I actually tried this soup before adding in the pureed split peas to see which way I liked it better, and I'm torn. Adding just that 1/2 c split peas really changes the texture: it thickens it, but it can also make it feel a little chalky if you don't cook with enough oil. Overall, though, I liked it better with the split peas in, and that way it also makes it a complete fast meal. Adding them to the soup meant that it wasn't as spicy as it might have been... so you might want to add cayenne to taste or something at the end.
Creamy Roasted Broccoli Soup
1/2 c split peas
3-4 c water
2 crowns of broccoli--just the crowns (set the stems aside)

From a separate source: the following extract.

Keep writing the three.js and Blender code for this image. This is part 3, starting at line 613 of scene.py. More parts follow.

3 shallots, minced (or 1/2 onion)
2 tsp cumin
4 cloves garlic
1/2 serrano chile, unseeded, minced
stems from the broccoli crowns, coarsely chopped
2 c veg stock
1. Preheat oven to 450*.2. Combine the split peas, water, turmeric, and salt, and boil until peas are very mushy (40 min or so).

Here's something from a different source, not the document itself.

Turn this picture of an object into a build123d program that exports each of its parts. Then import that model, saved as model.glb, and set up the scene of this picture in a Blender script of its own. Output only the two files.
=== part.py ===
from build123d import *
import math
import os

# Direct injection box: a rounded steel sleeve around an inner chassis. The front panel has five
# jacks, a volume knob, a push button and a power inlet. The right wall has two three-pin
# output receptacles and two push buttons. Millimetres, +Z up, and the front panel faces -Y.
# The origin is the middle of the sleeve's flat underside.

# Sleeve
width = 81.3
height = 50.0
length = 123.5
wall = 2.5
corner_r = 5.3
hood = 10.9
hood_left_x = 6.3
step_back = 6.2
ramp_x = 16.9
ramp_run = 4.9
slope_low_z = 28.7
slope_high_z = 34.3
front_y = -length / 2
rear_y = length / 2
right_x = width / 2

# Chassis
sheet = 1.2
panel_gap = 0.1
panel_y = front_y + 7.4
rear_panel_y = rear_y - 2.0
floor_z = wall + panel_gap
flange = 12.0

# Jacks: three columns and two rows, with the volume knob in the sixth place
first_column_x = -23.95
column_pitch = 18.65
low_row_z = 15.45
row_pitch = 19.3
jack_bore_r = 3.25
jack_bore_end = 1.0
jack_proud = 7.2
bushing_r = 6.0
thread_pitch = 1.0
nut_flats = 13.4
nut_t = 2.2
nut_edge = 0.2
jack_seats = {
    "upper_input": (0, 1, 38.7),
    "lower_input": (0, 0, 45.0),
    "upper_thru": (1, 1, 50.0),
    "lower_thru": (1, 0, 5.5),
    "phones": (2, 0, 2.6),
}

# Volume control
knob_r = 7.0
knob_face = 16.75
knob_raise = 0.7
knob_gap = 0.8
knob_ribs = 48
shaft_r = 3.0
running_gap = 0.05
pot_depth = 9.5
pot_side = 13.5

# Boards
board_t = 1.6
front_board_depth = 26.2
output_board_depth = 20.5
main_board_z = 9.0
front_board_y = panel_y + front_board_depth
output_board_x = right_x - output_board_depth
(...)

3. Break the broccoli crowns into bite-sized pieces. Toss them with olive oil and spread out in a baking dish. Roast in the oven, turning occasionally, for 20-30 minutes, or until they just begin to get golden around the edges.

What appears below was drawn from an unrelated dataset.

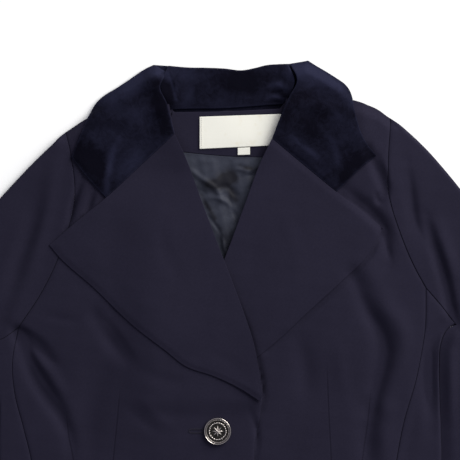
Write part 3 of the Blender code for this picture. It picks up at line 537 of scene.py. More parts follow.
class Relief:
    """The heights of the cloth as it lies, in millimetres."""

    def __init__(self) -> None:
        """Work out the curves that the heights follow."""
        self.shoulder_right = smooth(RIGHT.shoulder)
        self.shoulder_left = smooth(LEFT.shoulder)
        self.fall_low = smooth(BACK_FALL_LOW)

    def folded(self, x: np.ndarray, y: np.ndarray, folds: tuple[Fold, ...]) -> np.ndarray:
        """The height that a set of folds adds at each place."""
        height = np.zeros(np.shape(x))
        for fold in folds:
            path = smooth(fold.places, 4)
            margin = 3.2 * fold.width
            near = ((x > path[:, 0].min() - margin) & (x < path[:, 0].max() + margin)
                    & (y > path[:, 1].min() - margin) & (y < path[:, 1].max() + margin))
            if not near.any():
                continue
            far, along = reach(x[near], y[near], path)
            swell = np.sin(math.pi * along)
            strength = np.maximum(swell, np.where(along < 0.5, fold.first, fold.last))
            height[near] += fold.height * strength * np.exp(-((far / fold.width) ** 2))
        return height

    def neck_floor(self, x: np.ndarray, y: np.ndarray) -> np.ndarray:
        """Height that the collar's back fall lifts what lies on it."""
        below = np.interp(x, self.fall_low[:, 0], self.fall_low[:, 1]) - y
        beside = np.abs(x) - 146
        return NECK_RISE * rise(1 - (below - 6) / 45) * rise(1 - beside / 18)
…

4. In a larger saucepan, heat some olive oil. Add shallots and cumin and saute a few minutes, being careful not to burn the shallots. Add garlic and chile and do the same. Finally, saute the chopped pieces of broccoli stem for a few minutes before adding the vegetable stock, bringing to a boil, then reducing heat, covering, and simmering until stems are soft (20 min?).
5. As each of these three parts finishes, remove from heat and allow to cool. When cooled, combine in a blender and puree until very smooth. Be sure everything is cooled sufficiently or you will have a blender explosion.
6. Return soup to pot and reheat. Serve hot with lime juice, mint, and cilantro. Serves about 4.